As the hero, you start the game with 5 points in every stat, and you get 5 statpoints for customizing your character. Per level-up, you currently get 1 statpoint. But 1 statpoint makes a difference.

Items that have an impact on stats, have their positive and negative effects, so there are trade-offs that help building a character. There are items that support different types of character builds. We'll talk about items in a future update.

Stats are also used for saving throws against different effects. For instance, a high dexterity lowers your chance of falling down when walking over ice, and strength gives you a saving throw against being caught in a wall of ice (you can break through).


  • is a multiplier for your hitpoint bonus from constitution
  • is a multiplier for your mana bonus from intelligence

Primary stats


  • gives damage bonuses to attacks with melee weapons
  • defines how much weight you can carry
  • defines what items you can lift
  • defines how far you can throw items, depending on their weight
  • gives you a bonus to intimidation


  • gives damage bonuses to attacks with ranged weapons
  • gives you a higher chance of successfully picking locks and picking pockets
  • affects the "ideal range" of ranged weapons
  • lower chance of triggering traps, higher chance of disarming traps
  • better at repairing


  • determines your amount of mana
  • gives bonuses to magic (depending on the spell: damage, range, width of a cone, duration, how easy or hard the saving throw is...)
  • gives you a bonus to reasoning
  • helps you figure out NPC stats and resistances
  • helps you to identify unknown items
  • gives bonuses to mind resistance


  • determines your amount of hitpoints
  • gives you higher resistance against poison
  • gives you a bonus to charming


  • determines the distance you can walk with one action point
  • defines how good you are at dodging or evading attacks (defense rating)
  • gives bonuses to initiative
  • spend less action points when changing equipment or using items in combat


  • determines how much chance you have of successfully hitting an enemy (offense rating)
  • defines your sight and hearing which helps your enemy awareness (e.g. on the mini map)
  • helps with discovering traps and finding treasures and secrets

This fire demon is a formidable foe. He has a very high resistance to fire. So high even, that fire damage actually heals him. He can create lava surfaces from a distance. Even though his speed stat is pretty low, he is known to sometimes fly over the battlefield. When he runs out of mana, he has to come close to drive his claws through his enemies, dealing piercing damage, or uses his tail to sweep multiple enemies in one attack, dealing crushing damage with a chance of knockdown.

Secondary stats

  • Offense and defense: These are determined by your primary stat perception and speed. They can be boosted by magical equipment. When you attack someone, your offense rating is compared to your enemy’s defense rating. This determines how much chance you have of actually hitting him.
  • Damage: This stat is determined by your weapon or your spell, and gets a bonus from one of your primary stats. This can be boosted by well-made or magical equipment.
  • Critical chance and critical damage: These stats are determined by your weapon. They can be boosted by well-made or magical equipment.
  • Armor: When a hit is successful, armor absorbs part of the damage that was dealt.
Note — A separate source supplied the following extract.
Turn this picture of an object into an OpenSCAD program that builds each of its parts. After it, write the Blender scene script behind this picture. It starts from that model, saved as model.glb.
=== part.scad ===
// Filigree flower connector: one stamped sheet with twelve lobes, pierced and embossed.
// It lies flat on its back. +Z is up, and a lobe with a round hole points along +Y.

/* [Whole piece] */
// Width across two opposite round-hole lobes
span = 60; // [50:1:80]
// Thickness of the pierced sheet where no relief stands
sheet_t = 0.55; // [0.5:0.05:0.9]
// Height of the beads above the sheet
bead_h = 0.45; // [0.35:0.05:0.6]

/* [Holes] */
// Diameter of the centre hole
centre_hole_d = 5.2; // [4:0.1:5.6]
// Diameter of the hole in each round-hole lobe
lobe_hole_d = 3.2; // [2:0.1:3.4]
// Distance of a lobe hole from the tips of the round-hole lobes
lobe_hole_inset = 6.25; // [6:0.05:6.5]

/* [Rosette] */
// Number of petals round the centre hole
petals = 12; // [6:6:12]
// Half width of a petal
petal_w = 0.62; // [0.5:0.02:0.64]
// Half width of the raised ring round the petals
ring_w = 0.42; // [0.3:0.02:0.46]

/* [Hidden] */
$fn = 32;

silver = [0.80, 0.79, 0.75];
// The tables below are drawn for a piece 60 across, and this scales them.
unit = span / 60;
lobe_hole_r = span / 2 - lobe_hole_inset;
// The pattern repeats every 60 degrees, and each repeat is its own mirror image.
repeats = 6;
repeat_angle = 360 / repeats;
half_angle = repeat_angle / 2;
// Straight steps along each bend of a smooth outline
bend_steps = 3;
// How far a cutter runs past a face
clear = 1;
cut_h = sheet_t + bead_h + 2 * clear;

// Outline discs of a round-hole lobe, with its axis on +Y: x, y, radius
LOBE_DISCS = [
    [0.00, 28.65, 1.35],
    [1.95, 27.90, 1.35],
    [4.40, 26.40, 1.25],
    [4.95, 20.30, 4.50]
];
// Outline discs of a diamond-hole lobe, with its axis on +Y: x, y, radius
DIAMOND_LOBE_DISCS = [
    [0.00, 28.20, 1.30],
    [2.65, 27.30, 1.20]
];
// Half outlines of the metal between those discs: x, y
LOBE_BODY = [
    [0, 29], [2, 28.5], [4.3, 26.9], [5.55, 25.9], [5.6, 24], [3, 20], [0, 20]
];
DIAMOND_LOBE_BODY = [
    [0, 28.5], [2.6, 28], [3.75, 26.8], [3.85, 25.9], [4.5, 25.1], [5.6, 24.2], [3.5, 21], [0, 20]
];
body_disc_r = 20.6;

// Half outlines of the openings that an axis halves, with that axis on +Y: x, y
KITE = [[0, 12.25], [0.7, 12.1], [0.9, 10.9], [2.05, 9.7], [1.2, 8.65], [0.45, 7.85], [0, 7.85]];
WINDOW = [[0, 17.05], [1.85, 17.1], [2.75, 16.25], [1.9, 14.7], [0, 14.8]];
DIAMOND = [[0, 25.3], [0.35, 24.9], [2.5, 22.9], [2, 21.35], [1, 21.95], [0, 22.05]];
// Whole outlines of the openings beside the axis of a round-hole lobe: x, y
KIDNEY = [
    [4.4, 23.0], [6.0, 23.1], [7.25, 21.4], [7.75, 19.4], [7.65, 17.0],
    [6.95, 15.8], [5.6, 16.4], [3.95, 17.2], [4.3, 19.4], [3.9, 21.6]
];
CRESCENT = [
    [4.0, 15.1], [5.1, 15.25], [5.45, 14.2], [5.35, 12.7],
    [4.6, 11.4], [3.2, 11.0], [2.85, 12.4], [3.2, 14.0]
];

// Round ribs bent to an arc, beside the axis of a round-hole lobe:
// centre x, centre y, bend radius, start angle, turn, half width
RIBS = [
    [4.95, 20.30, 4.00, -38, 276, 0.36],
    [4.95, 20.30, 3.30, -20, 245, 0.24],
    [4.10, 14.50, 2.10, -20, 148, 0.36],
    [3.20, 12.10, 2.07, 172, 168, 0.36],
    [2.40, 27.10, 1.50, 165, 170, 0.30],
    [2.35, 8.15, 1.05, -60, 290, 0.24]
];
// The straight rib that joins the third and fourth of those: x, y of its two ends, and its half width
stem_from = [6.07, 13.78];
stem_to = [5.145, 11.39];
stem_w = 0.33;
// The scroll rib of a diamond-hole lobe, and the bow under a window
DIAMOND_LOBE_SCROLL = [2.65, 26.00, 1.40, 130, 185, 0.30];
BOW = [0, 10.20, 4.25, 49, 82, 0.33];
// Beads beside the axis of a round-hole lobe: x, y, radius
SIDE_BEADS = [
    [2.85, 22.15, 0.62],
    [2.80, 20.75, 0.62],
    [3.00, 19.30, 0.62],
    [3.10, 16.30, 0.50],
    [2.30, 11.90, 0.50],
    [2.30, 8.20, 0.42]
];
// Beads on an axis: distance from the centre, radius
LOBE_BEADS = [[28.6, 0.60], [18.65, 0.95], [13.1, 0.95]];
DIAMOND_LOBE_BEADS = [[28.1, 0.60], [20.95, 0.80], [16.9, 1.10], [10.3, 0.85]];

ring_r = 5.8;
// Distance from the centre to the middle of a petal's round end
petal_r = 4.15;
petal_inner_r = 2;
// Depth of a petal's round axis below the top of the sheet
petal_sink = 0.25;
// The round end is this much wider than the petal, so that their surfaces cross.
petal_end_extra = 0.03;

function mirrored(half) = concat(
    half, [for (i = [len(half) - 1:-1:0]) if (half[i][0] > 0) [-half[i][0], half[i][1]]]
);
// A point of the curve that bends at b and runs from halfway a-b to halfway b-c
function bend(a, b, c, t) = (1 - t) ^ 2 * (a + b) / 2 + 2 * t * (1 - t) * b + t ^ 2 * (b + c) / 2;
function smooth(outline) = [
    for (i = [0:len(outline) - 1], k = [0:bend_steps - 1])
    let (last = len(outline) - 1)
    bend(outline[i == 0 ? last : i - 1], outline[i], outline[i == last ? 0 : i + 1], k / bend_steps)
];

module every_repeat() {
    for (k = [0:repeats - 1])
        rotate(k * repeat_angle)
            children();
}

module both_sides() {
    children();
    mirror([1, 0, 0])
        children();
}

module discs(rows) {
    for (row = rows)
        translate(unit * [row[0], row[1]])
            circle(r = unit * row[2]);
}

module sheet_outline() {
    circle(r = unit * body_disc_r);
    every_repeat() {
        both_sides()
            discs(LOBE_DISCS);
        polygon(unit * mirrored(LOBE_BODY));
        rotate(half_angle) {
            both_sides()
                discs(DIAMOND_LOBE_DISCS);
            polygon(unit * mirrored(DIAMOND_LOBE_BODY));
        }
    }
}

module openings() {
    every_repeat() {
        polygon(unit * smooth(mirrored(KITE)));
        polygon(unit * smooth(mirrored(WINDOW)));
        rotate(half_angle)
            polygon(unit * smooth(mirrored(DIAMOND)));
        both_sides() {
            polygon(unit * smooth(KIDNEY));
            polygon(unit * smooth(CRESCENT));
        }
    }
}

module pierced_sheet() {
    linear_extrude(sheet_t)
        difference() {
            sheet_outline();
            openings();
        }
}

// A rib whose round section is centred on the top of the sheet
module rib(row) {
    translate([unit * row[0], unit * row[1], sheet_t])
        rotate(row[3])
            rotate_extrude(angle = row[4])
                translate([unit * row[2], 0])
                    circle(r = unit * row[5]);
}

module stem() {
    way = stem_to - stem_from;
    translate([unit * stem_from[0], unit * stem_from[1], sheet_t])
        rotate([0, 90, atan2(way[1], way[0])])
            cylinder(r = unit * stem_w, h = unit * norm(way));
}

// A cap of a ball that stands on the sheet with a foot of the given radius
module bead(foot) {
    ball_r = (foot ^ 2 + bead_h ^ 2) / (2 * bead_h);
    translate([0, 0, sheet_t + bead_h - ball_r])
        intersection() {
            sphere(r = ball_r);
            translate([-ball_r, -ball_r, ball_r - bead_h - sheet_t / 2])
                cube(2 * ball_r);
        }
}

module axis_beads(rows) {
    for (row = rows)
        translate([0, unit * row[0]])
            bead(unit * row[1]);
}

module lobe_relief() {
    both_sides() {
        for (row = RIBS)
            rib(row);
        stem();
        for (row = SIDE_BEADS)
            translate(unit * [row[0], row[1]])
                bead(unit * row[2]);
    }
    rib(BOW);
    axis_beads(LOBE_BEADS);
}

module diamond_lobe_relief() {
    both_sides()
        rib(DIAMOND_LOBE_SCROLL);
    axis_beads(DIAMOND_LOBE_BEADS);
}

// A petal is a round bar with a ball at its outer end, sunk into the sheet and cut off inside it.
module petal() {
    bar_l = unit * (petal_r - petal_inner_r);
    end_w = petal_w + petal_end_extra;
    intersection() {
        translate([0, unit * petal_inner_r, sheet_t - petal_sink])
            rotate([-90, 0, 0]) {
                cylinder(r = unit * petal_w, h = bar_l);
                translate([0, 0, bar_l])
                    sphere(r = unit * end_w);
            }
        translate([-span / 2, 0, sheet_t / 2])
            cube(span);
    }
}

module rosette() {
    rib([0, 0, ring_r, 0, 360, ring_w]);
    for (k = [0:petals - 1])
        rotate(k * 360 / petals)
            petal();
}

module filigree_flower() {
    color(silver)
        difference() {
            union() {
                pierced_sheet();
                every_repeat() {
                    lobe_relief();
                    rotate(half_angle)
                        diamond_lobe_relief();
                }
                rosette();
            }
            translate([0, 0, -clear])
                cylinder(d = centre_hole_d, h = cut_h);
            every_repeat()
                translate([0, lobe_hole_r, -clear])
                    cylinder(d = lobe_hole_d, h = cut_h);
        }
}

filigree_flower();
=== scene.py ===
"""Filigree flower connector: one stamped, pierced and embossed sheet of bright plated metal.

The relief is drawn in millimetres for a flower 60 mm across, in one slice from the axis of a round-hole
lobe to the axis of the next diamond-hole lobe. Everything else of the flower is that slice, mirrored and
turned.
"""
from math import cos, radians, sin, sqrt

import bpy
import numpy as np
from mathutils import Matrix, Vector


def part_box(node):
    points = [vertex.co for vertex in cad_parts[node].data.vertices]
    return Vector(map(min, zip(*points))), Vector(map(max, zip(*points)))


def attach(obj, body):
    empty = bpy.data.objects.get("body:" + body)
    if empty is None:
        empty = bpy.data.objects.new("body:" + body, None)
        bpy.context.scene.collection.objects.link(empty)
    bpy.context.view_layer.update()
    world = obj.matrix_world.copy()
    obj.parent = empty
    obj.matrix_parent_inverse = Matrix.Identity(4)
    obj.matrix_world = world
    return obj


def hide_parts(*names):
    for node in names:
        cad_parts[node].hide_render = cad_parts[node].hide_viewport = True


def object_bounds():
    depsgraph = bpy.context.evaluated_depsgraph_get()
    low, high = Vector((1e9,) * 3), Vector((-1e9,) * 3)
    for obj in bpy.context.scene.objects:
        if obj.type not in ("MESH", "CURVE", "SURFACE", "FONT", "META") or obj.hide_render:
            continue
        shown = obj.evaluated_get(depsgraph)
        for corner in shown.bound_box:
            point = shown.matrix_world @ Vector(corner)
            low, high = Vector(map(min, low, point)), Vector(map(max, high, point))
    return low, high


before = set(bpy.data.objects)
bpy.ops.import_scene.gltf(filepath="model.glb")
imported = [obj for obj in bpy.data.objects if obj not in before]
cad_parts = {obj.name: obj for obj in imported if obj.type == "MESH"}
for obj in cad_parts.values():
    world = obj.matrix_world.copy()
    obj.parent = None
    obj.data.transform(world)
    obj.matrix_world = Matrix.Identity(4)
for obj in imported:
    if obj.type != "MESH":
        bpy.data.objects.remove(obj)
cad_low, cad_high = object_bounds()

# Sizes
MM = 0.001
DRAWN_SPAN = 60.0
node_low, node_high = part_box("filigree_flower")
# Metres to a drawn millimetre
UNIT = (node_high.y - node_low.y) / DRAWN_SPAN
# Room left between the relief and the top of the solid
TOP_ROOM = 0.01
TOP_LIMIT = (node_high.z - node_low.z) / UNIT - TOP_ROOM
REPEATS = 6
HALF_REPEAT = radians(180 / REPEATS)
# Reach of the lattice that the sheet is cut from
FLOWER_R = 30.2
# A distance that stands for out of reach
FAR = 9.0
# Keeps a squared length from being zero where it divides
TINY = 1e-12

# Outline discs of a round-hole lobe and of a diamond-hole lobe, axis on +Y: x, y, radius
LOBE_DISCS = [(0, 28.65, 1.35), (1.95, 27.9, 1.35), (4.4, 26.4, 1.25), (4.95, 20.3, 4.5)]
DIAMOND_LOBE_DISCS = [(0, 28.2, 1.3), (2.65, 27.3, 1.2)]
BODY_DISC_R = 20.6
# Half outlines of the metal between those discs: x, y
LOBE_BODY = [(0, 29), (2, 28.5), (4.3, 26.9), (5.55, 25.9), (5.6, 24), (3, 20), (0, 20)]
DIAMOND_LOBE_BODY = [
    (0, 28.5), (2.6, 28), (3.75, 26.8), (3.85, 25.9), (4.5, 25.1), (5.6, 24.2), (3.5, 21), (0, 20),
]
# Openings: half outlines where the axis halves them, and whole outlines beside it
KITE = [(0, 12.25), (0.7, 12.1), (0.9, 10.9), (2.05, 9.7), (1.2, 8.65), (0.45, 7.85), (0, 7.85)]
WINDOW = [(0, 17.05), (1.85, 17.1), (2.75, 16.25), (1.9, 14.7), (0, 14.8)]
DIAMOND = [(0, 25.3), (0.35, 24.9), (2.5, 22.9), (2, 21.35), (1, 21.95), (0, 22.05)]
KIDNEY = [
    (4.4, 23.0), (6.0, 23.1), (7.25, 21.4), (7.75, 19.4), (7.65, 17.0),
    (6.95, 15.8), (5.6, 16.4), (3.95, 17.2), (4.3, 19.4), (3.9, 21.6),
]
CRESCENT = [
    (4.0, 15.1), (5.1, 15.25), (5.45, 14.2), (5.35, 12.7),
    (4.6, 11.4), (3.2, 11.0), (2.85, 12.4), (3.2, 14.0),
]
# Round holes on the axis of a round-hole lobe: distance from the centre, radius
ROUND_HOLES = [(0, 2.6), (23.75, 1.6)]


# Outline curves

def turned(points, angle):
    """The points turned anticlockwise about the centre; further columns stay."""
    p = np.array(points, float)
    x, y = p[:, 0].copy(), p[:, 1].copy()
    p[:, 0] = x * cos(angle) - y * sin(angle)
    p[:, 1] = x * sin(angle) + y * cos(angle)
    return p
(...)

For instance, if you’re hit with 8 damage and you have armor 3, you only take 5 damage. If your armor rating is very high, it is possible to completely absorb all the damage that is dealt by a weak enemy. This stat is determined by your equipment and can be boosted with well-made or magical items.
  • Blocking chance: This is determined by the shield you are wearing, if you are wearing a shield. When a hit is successful, the shield gives you a chance of actually fully blocking the attack. Different shields obviously have different blocking chances.
  • Hitpoints: This stat is determined by your constitution stat, and can be boosted with magical items. Hitpoints do not regenerate automatically, and can only be regained by healing, eating or resting.
  • Mana: This stat is determined by your intelligence stat, and can be boosted with magical items. Magic spells cost mana. Mana does not automatically regenerate and can only be regained by drinking potions, eating certain types of food, or resting.
  • Sight and hearing: These secondary stats are determined by your perception stat. They can be boosted by special or magical equipment. They define how far you can see (we have a shroud, and fog of war system), and how well your hearing is (so you can hear and even identify an NPC without being able to see him).
  • Initiative: This stat is determined by your speed stat, and can be boosted with special or magical items. It gives you bonuses when combat starts and initiative is rolled.
  • Persuasion: This is determined by equipment bonuses only. Persuasion gives you bonuses when trying to intimidate, charm or reason with your party members or NPCs.
  • Walk speed: This stat is determined by your speed stat, and can be boosted with special or magical items. It determines how far you can walk with one action point in turn-based combat.
  • Luck: This stat can only be boosted with magical items. It’s the X factor of the game...
  • Poison resistance: Determined by your constitution stat. Poison resistance will absorb the damage poison would do every turn.
  • Fire, Water, Earth and Air resistances: Determined by magical items you are wearing. These absorb elemental damage.
  • Mind resistance: Determined by your intelligence stat, and magical items you are wearing. This helps against mind attacks (for instance fear).
  • Piercing, Slashing, Crushing resistances: Determined by the equipment you are wearing. These resistances absorb damage from physical attacks.